Between September and November 2015, where there was a brief three-month window prior to alterations made to the incentive, 984 applicants were accepted. Overall, 1,946 applicants were accepted for the subsidy with a 98% approval rate. Any approved applicants are entitled to the grants for up to 20 years.

By December 2015, it became apparent that the energy scheme was inherently flawed. A month later, the financial scandal would become headline news, when a whistleblower contacted the Department to inform them that one farm was aiming to make over £1 million in 20 years by burning the pellets in an empty shed for 24 hours a day. Over £1 billion will be paid toward the scheme, with £600 million to be funded by the treasury while the remainder will be burdened on the Northern Irish taxpayer.

How did it collapse the government?

Foster became the leader of the Democratic Unionist Party in January 2016. Following the end of the scheme, an investigation was launched several months later. It emerged that a business in Britain would make £192,000 from the scheme over a 20-year period, while the same business would garner an £860,000 profit from the Northern Irish counterpart.

The late Martin McGuinness and former Deputy First Minister and Sinn Féin politician sought for Foster to step aside before the judicial enquiry began. Foster remained adamant and refused. On January 9, 2017, McGuinness resigned, marking the beginning of the collapse of the 10-year power-sharing government and devolution of power to Westminster.

The Good Friday Agreement

The Good Friday Agreement was signed in 1998 and marked the end of "The Troubles" in Northern Ireland - a thirty year period of violence between unionists and nationalists. The unionists, mainly Protestants, aimed to remain within the UK while the nationalists, largely self-identified as Catholics, sought a united Ireland. 

After three decades of violence with over three and a half thousand deaths, the peace agreement was signed which saw the devolution of power from Westminster to the Northern Ireland Assembly housed in Stormont, Belfast, while the governmental model was chosen so that power would be shared among parties to lessen sectarian divisions.

The resignation of McGuinness rocked the power-sharing assembly. Once the assembly is elected every four years, a First Minister and Deputy are appointed - one unionist and the other nationalist.

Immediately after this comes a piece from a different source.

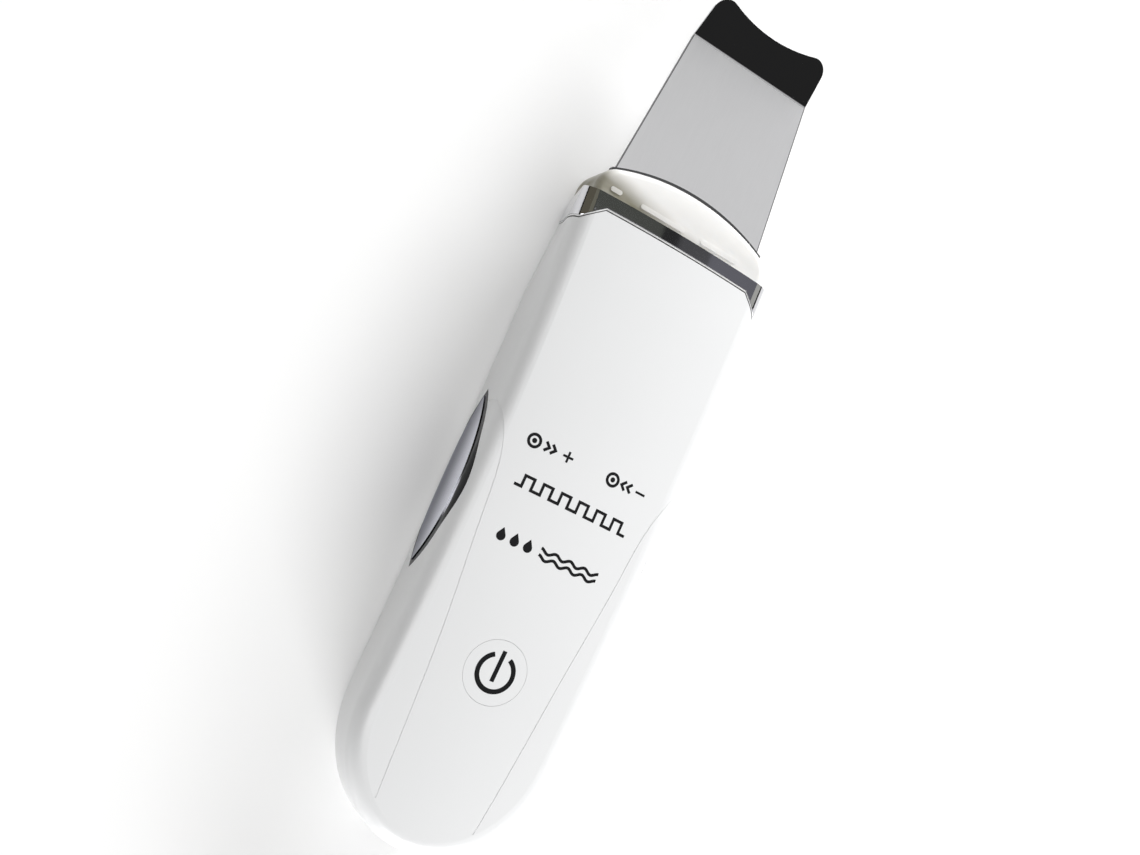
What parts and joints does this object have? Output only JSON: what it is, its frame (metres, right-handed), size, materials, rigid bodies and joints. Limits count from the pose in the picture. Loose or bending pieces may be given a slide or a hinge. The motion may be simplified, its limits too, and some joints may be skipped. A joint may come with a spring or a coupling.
{
  "type": "skin scrubber",
  "caption": "Hand-held ultrasonic skin scrubber: white pebble body with a front push button, lens-shaped side electrodes, a plated collar and a bent steel spatula blade.",
  "frame": {"origin": "middle of the rear face's plane, under the centre of the whole length, tail to blade tip", "axes": "+Z out of the front face, +Y along the length towards the blade, +X the device's right side with the button facing the viewer and the blade up"},
  "size_m": [0.0468, 0.1852, 0.0214],
  "materials": {
    "casing_white": "moulded, semi-gloss white",
    "smoked_chrome": "smoked mirror plating",
    "frosted_cover": "frosted translucent white",
    "blade_steel": "satin stainless steel with a polished tip",
    "seal_dark": "smooth silicone",
    "electrode_plate": "bright plating",
    "bezel_black": "high-gloss black",
    "silicone_clear": "soft silicone",
    "board_green": "solder mask",
    "chip_black": "moulded epoxy",
    "capacitor_can": "bare can",
    "ferrite_grey": "sintered",
    "copper_winding": "enamelled copper wire",
    "spring_bronze": "rolled strip",
    "screw_steel": "zinc plated",
    "cell_film": "metallised film wrap",
    "foam_black": "open-cell foam",
    "lead_insulation": "extruded insulation",
    "clear_acrylic": "clear acrylic",
    "lamp_amber": "moulded lens",
    "abs_inner": "moulded",
    "piezo_ceramic": "silvered ceramic",
    "socket_steel": "folded tinned steel"
  },
  "bodies": {
    "housing": {"front_casing": "casing_white", "rear_casing": "casing_white", "chrome_collar": "smoked_chrome", "head_cover": "frosted_cover", "cover_gasket": "silicone_clear", "blade_seal": "seal_dark", "blade_clamp": "abs_inner", "clamp_screws": "screw_steel", "transducer_bracket": "abs_inner", "piezo_leads": "lead_insulation", "right_electrode": "electrode_plate", "left_electrode": "electrode_plate", "right_electrode_bezel": "bezel_black", "left_electrode_bezel": "bezel_black", "right_contact_spring": "spring_bronze", "left_contact_spring": "spring_bronze", "button_return_ring": "silicone_clear", "switch_body": "chip_black", "main_board": "board_green", "board_screws": "screw_steel", "control_chip": "chip_black", "driver_capacitors": "capacitor_can", "transformer_core": "ferrite_grey", "transformer_coil": "copper_winding", "mode_leds": "lamp_amber", "light_guide": "clear_acrylic", "battery_cell": "cell_film", "battery_pad": "foam_black", "battery_connector": "abs_inner", "battery_leads": "lead_insulation", "charge_board": "board_green", "charge_leads": "lead_insulation", "usb_shell": "socket_steel", "usb_tongue": "chip_black", "glow_board": "board_green", "glow_leds": "lamp_amber", "casing_screws": "screw_steel", "screw_plugs": "silicone_clear"},
    "power_button": {"power_button": "casing_white"},
    "switch_plunger": {"switch_plunger": "abs_inner"},
    "blade_assembly": {"blade": "blade_steel", "piezo_disc": "piezo_ceramic"}
  },
  "joints": [
    {"name": "power_button_press", "type": "slide", "parent": "housing", "child": "power_button", "axis": [0, 0, -1], "range_m": [0, 0.00035], "stiffness_N_per_m": 300, "springref_m": -0.0005, "deforming": ["button_return_ring"]},
    {"name": "switch_plunger_travel", "type": "slide", "parent": "housing", "child": "switch_plunger", "axis": [0, 0, -1], "range_m": [0, 0.00036]},
    {"name": "blade_flex", "type": "hinge", "parent": "housing", "child": "blade_assembly", "pos_m": [0, 0.03121, 0.01285], "axis": [1, 0, 0], "range_deg": [-0.1, 0.1], "stiffness_Nm_per_rad": 6}
  ],
  "couplings": [
    {"joint": "switch_plunger_travel", "follows": "power_button_press", "ratio": 1}
  ]
}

Republic of Ireland Sinn Féin leader Mary Lou McDonald and Northern Ireland Sinn Féin leader Michelle O’Neill in London discussing Brexit

If a First Minister or Deputy resigns, the party has one week to appoint a successor, which Sinn Féin refused to do, sparking a general election. In March 2017, The DUP and Sinn Féin were elected. The pair had three weeks to settle disagreements before they returned to power. 

The three weeks passed, with both parties failing to agree on many issues, a chief disagreement being the failure to introduce the Irish Language Act, cementing the status of the language. Since then, Northern Ireland has been without a government in its most pivotal moment since the Good Friday Agreement was signed, ending decades of violence. 

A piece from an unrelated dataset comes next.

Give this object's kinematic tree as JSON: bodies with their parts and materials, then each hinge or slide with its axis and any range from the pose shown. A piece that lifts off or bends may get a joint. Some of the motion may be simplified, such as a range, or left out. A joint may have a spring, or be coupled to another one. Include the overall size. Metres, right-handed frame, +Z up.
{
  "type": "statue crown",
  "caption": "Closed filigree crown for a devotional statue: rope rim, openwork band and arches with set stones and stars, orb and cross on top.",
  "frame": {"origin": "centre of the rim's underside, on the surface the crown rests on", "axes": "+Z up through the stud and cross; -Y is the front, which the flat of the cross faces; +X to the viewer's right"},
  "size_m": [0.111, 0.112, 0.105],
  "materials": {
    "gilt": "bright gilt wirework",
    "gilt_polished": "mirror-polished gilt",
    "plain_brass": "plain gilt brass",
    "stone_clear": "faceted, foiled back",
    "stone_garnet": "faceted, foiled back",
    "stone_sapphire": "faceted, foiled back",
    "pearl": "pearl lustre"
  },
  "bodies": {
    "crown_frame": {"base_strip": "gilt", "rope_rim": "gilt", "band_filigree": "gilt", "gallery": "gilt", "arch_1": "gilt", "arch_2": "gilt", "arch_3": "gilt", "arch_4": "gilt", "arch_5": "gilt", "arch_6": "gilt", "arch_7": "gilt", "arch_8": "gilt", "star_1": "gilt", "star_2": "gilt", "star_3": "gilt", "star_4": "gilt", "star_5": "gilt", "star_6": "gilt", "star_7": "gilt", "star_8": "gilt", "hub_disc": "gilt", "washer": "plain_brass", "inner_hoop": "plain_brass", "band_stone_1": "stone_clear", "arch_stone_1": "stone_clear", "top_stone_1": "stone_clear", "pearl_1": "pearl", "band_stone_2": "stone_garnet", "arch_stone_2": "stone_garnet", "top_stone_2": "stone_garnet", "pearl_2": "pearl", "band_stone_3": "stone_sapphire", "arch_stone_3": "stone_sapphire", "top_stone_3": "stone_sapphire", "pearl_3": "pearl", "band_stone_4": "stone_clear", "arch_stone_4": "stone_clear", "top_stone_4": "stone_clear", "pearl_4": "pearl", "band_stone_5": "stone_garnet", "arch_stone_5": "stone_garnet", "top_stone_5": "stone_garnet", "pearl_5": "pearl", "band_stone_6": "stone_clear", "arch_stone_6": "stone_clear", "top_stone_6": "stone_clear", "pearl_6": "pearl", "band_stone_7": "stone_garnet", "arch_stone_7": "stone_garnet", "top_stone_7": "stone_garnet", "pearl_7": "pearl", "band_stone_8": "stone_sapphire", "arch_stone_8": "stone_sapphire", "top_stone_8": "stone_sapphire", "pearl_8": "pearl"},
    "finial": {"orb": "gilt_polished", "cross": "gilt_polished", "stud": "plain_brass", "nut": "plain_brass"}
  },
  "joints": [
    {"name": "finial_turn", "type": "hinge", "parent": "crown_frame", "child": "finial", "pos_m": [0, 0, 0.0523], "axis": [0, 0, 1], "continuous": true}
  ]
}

Implications of "Ash for Cash" on Brexit

In June 2017, May signed a deal with the DUP ensuring her place as UK Prime Minister, giving the Northern Irish party a resounding voice on a wide range of issues. The deal was seen by many as controversial, putting doubt into UK's neutral stance and adding a strain on power-sharing while seeing Foster gaining power on the other side of the water.

The DUP has stonewalled an agreement to the 'backstop', citing that it would threaten the integrity of the United Kingdom and Nothern Ireland's place in it. Meanwhile, one of Sinn Fein's central policies is a dissolution of the Irish border and a return to Irish unity. 

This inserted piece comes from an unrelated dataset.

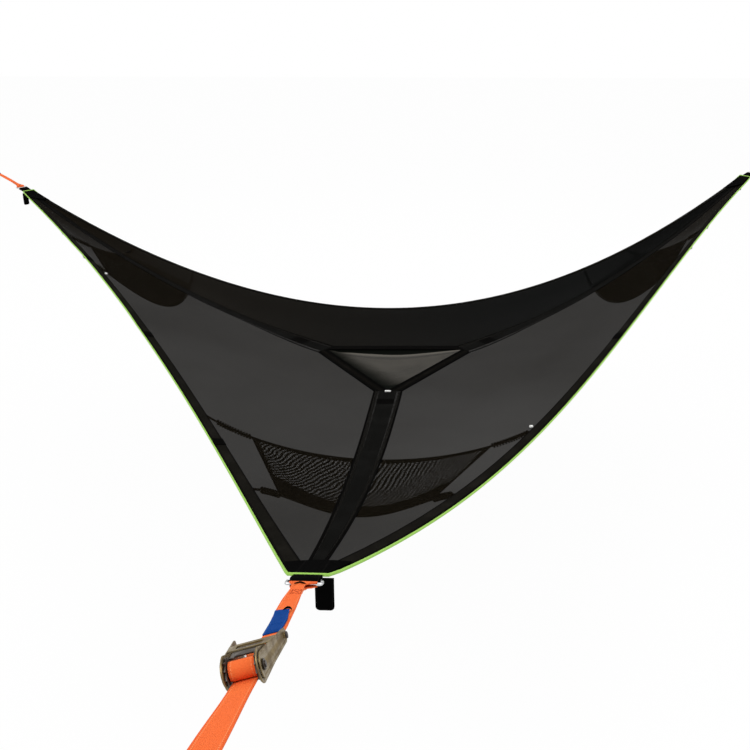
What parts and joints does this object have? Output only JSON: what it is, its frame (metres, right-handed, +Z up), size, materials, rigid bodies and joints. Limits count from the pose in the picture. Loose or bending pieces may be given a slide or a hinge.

The enquiry into 'Ash for Cash' has been completed with the report expected to be released within the year. Although the botched financial scheme may have triggered the governmental collapse, the scandal has had little to do with the stalemate. 

Both parties have deep ideological divisions that stem back to the Troubles and beyond - a history of sectarian violence. A return to power-sharing would see Sinn Féin returning to the fold, garnering the power of veto, and that will add a thick layer of complexity that is being swept under the carpet - until now. 

Talks to reinstate the Northern Irish Assembly

It is not a question of if power-sharing returns, but when. The murder of journalist Lyra McKee by the 'New IRA' in Creggan, Derry in March threw the spotlight on the divisions not only within communities in the North but also the government. The priest, Fr Magill, at McKee's funeral questioned why it took the death of a 29-year-old woman for politicians from across the aisle to come together, sparking yet again the discussion of Northern Irish political discord.

In the days that followed, Foster called for an immediate restoration of the Northern Irish Assembly and 'all-party talks', something that Sinn Fein refused to do without concessions.